Among the entries that follow, the required portion opens with the line containing "0.05, 0.035), 0.7)" and closes with the line containing "for node in". Give that portion again exactly, and nothing else.

[Start of MATERIAL TO PROCESS]

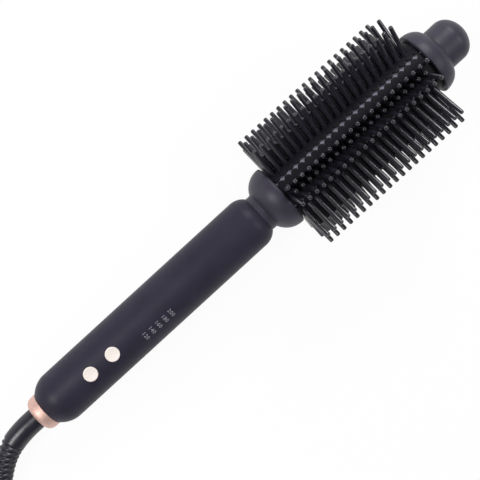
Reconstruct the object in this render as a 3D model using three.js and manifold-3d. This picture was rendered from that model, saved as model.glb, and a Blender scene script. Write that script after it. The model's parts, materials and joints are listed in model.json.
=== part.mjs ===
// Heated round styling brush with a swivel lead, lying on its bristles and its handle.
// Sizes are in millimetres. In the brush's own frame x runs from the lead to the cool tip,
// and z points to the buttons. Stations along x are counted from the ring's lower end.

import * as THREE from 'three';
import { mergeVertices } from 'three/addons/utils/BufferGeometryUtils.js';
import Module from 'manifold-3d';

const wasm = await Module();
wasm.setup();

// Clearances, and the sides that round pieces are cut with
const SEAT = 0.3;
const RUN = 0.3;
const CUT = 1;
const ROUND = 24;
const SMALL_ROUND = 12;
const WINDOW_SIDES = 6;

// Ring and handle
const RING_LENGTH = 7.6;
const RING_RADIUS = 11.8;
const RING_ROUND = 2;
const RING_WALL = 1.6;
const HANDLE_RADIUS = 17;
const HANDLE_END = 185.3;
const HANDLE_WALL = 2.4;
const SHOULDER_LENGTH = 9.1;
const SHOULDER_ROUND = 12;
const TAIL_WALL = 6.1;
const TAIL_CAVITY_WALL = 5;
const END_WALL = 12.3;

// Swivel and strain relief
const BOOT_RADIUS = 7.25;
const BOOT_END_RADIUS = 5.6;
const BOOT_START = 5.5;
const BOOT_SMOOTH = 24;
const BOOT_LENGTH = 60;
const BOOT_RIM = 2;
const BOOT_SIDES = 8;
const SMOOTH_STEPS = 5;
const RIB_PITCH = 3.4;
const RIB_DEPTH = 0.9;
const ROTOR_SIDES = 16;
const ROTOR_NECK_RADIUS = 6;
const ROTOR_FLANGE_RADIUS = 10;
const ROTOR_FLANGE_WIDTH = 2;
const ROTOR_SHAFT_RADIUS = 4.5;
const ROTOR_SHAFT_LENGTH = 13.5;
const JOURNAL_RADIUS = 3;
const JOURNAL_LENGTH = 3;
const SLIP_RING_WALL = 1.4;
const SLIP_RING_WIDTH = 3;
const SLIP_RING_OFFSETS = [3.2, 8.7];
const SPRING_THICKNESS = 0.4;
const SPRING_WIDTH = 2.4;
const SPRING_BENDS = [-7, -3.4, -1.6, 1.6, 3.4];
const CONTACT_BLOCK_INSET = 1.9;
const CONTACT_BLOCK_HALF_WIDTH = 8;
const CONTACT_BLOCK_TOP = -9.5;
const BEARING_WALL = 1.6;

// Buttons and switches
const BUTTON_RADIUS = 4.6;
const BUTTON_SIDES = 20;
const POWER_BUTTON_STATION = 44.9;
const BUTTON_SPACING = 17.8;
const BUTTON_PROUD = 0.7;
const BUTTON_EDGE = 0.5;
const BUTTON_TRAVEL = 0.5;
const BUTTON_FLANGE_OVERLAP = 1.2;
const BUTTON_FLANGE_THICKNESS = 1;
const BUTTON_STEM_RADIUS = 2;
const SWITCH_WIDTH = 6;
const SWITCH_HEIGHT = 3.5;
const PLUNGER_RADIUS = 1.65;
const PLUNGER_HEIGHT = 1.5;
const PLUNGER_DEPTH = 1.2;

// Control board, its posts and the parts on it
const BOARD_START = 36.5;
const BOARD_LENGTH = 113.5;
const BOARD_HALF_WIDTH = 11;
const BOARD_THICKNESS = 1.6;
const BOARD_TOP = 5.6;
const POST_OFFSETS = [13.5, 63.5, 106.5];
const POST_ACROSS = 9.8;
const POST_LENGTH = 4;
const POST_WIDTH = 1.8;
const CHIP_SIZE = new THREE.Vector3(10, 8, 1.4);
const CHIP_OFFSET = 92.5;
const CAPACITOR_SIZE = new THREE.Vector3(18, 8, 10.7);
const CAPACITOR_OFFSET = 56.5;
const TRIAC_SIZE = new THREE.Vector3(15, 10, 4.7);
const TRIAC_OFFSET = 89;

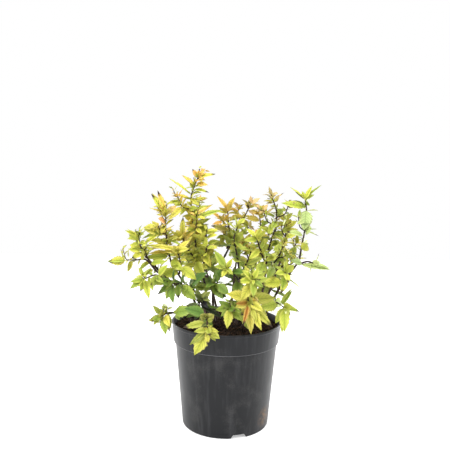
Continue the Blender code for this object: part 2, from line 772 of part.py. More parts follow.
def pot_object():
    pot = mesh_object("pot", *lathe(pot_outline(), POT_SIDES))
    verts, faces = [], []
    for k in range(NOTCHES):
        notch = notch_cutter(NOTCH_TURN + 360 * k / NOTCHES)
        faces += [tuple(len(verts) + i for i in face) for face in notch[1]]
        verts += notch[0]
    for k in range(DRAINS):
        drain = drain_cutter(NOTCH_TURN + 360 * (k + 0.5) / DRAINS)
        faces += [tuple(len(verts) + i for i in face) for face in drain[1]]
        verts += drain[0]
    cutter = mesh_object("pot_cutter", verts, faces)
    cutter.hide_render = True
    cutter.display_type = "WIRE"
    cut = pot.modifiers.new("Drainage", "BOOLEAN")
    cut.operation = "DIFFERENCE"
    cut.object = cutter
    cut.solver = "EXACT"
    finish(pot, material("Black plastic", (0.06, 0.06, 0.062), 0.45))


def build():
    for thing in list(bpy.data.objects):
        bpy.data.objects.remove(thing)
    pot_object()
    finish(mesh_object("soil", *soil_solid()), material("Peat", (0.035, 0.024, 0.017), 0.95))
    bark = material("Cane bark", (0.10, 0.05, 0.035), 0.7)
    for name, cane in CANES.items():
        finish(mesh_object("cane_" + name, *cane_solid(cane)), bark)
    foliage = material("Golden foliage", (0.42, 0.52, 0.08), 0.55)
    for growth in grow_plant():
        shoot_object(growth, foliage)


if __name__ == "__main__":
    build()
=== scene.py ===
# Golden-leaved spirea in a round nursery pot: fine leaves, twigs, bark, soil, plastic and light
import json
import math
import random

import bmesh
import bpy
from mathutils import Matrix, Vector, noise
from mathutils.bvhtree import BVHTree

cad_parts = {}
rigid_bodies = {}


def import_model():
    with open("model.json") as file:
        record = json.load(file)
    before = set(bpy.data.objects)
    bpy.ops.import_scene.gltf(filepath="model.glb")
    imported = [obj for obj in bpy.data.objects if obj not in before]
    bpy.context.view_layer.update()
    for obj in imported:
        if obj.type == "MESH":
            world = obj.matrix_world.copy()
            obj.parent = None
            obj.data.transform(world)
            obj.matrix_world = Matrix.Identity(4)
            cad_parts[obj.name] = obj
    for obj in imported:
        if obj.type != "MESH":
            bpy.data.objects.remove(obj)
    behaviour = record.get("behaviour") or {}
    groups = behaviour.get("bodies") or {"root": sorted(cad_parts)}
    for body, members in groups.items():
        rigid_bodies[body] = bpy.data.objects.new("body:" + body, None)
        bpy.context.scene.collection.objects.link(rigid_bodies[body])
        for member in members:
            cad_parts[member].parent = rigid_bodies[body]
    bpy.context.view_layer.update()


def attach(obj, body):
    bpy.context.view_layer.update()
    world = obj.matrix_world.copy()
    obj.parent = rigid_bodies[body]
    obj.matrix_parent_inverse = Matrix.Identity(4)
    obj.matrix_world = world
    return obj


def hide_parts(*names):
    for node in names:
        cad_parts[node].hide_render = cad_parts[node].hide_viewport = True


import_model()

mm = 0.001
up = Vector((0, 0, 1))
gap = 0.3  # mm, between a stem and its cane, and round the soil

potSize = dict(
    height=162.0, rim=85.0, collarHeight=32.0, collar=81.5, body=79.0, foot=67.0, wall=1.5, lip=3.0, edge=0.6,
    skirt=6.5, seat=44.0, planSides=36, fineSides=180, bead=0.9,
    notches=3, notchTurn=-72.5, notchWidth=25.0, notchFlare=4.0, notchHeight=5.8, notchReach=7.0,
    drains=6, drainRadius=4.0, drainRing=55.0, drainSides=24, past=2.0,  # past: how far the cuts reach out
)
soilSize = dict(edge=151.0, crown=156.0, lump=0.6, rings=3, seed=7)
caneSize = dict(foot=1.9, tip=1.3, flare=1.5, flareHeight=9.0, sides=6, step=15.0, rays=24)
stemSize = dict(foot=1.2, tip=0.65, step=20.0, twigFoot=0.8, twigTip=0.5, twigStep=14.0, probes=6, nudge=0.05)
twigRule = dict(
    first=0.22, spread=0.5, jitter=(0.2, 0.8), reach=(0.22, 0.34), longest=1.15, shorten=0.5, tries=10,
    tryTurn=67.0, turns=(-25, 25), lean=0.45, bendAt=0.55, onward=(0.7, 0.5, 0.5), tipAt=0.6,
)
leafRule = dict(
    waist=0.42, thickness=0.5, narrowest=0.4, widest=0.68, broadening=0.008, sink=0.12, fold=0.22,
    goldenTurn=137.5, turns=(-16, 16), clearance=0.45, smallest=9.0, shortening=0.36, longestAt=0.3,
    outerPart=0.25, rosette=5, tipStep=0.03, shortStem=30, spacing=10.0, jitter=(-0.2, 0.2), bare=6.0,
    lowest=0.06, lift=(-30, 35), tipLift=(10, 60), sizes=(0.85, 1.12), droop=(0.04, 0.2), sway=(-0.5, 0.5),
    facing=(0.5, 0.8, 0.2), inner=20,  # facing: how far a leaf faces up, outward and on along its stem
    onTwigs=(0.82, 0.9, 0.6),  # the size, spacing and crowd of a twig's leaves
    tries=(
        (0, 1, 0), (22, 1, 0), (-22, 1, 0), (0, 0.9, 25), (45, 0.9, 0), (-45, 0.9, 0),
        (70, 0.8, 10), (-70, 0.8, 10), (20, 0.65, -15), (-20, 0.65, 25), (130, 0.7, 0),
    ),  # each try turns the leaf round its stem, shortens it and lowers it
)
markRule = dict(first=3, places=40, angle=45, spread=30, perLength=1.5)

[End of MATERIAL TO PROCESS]

[EXERCISE RESPONSE]:
    bark = material("Cane bark", (0.10, 0.05, 0.035), 0.7)
    for name, cane in CANES.items():
        finish(mesh_object("cane_" + name, *cane_solid(cane)), bark)
    foliage = material("Golden foliage", (0.42, 0.52, 0.08), 0.55)
    for growth in grow_plant():
        shoot_object(growth, foliage)


if __name__ == "__main__":
    build()
=== scene.py ===
# Golden-leaved spirea in a round nursery pot: fine leaves, twigs, bark, soil, plastic and light
import json
import math
import random

import bmesh
import bpy
from mathutils import Matrix, Vector, noise
from mathutils.bvhtree import BVHTree

cad_parts = {}
rigid_bodies = {}


def import_model():
    with open("model.json") as file:
        record = json.load(file)
    before = set(bpy.data.objects)
    bpy.ops.import_scene.gltf(filepath="model.glb")
    imported = [obj for obj in bpy.data.objects if obj not in before]
    bpy.context.view_layer.update()
    for obj in imported:
        if obj.type == "MESH":
            world = obj.matrix_world.copy()
            obj.parent = None
            obj.data.transform(world)
            obj.matrix_world = Matrix.Identity(4)
            cad_parts[obj.name] = obj
    for obj in imported:
        if obj.type != "MESH":
            bpy.data.objects.remove(obj)
    behaviour = record.get("behaviour") or {}
    groups = behaviour.get("bodies") or {"root": sorted(cad_parts)}
    for body, members in groups.items():
        rigid_bodies[body] = bpy.data.objects.new("body:" + body, None)
        bpy.context.scene.collection.objects.link(rigid_bodies[body])
        for member in members:
            cad_parts[member].parent = rigid_bodies[body]
    bpy.context.view_layer.update()


def attach(obj, body):
    bpy.context.view_layer.update()
    world = obj.matrix_world.copy()
    obj.parent = rigid_bodies[body]
    obj.matrix_parent_inverse = Matrix.Identity(4)
    obj.matrix_world = world
    return obj


def hide_parts(*names):
    for node in names:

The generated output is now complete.